# Problem to solve
Return each line containing the string "update".

** Begin Supplied data **

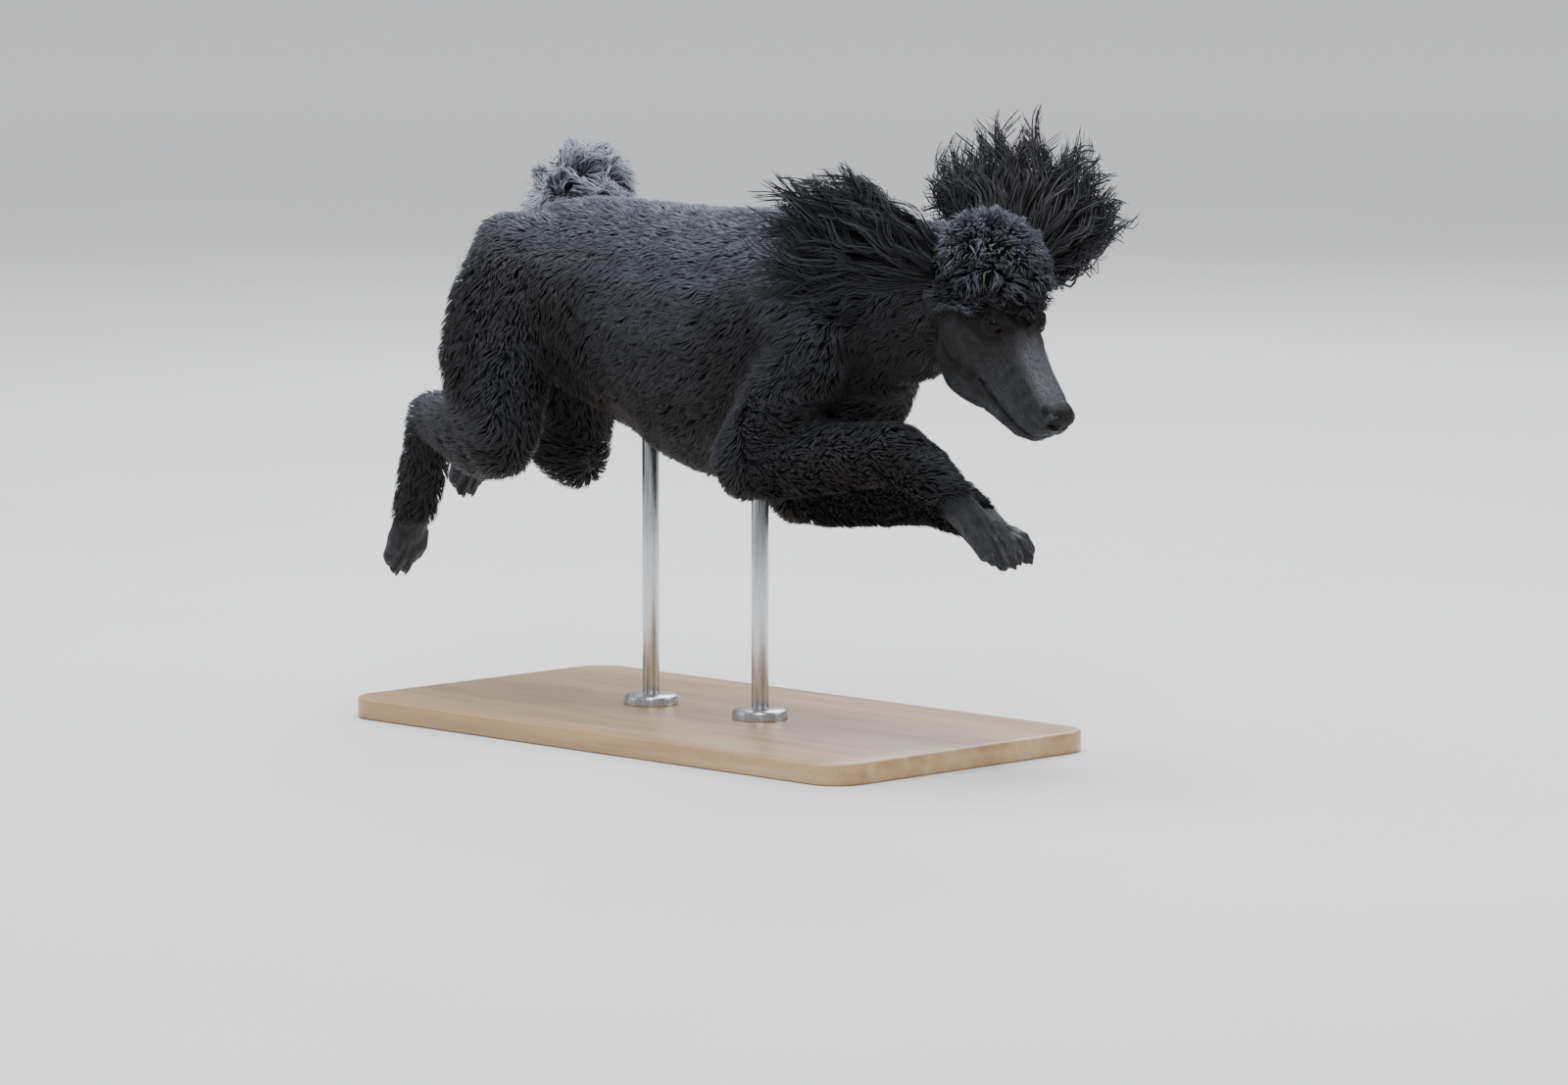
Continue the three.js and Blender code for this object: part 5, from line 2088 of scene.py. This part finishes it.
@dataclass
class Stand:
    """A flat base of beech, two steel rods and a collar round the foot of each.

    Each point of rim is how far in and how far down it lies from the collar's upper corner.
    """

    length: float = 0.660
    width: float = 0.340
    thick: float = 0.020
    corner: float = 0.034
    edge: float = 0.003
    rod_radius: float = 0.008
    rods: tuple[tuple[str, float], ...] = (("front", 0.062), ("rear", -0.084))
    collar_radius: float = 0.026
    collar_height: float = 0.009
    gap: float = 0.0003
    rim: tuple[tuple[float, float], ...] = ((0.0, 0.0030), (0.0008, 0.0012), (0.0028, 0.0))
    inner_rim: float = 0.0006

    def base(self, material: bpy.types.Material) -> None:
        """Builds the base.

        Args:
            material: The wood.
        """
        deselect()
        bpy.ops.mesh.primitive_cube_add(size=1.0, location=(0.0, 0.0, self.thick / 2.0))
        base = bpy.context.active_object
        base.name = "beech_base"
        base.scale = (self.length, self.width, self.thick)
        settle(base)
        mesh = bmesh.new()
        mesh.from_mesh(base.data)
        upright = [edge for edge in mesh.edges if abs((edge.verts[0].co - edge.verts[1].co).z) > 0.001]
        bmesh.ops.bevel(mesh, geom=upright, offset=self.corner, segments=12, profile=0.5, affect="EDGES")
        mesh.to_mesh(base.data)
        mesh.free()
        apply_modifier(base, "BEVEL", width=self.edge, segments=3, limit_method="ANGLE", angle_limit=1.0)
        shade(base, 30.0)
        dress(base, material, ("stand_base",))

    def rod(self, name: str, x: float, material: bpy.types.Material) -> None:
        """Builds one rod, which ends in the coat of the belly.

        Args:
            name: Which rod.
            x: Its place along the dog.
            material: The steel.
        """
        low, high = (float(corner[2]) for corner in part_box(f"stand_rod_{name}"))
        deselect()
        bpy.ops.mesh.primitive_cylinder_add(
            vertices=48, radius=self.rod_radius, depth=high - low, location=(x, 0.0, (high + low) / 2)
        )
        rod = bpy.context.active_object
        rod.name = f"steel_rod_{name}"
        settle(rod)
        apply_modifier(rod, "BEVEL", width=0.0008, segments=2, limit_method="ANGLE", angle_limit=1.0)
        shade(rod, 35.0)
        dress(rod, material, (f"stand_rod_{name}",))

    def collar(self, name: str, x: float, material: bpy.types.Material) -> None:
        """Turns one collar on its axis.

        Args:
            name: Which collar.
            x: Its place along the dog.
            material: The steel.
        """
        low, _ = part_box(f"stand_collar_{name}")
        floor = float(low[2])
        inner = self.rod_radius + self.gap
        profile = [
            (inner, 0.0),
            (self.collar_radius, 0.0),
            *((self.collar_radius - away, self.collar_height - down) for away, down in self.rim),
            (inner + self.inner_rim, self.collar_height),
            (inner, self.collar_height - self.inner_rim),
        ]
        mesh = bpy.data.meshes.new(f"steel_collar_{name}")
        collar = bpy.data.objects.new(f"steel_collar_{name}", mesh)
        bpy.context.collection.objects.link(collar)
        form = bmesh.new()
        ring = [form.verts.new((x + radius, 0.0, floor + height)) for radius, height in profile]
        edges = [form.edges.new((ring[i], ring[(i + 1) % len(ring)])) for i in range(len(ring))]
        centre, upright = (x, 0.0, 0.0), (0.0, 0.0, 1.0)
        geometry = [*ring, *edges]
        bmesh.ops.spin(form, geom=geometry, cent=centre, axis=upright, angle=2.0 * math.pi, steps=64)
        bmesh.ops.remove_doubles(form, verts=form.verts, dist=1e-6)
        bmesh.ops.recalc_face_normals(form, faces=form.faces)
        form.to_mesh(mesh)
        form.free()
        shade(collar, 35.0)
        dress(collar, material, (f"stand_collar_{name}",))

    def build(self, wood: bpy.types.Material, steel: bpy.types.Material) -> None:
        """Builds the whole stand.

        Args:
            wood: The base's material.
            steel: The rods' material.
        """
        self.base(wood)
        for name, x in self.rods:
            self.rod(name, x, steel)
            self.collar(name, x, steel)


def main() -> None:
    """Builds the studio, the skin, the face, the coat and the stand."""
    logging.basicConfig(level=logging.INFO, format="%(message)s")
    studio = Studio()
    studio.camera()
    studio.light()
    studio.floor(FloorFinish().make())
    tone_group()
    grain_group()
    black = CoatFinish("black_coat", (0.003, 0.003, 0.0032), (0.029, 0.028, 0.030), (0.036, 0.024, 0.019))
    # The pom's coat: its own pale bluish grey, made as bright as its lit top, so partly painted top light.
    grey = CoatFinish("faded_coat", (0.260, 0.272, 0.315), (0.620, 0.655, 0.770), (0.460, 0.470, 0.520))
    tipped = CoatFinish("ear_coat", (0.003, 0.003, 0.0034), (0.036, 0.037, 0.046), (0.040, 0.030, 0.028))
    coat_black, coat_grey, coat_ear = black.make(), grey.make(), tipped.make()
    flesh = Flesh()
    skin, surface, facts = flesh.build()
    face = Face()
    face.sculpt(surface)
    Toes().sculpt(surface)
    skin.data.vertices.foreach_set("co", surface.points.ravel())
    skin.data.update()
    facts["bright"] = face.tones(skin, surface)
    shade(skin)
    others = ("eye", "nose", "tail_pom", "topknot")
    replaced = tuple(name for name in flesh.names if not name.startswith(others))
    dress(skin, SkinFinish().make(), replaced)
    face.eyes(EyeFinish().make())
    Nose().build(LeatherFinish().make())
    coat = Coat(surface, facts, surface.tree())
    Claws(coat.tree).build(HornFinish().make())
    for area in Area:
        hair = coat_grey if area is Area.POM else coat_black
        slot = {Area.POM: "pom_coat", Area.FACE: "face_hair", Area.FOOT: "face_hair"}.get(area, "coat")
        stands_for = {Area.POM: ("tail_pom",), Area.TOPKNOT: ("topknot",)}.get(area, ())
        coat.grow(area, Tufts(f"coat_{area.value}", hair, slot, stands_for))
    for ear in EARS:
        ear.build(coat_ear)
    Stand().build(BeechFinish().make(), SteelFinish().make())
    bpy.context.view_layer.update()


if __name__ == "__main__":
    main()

** End Supplied data **

# Exercise result
    skin.data.update()
    bpy.context.view_layer.update()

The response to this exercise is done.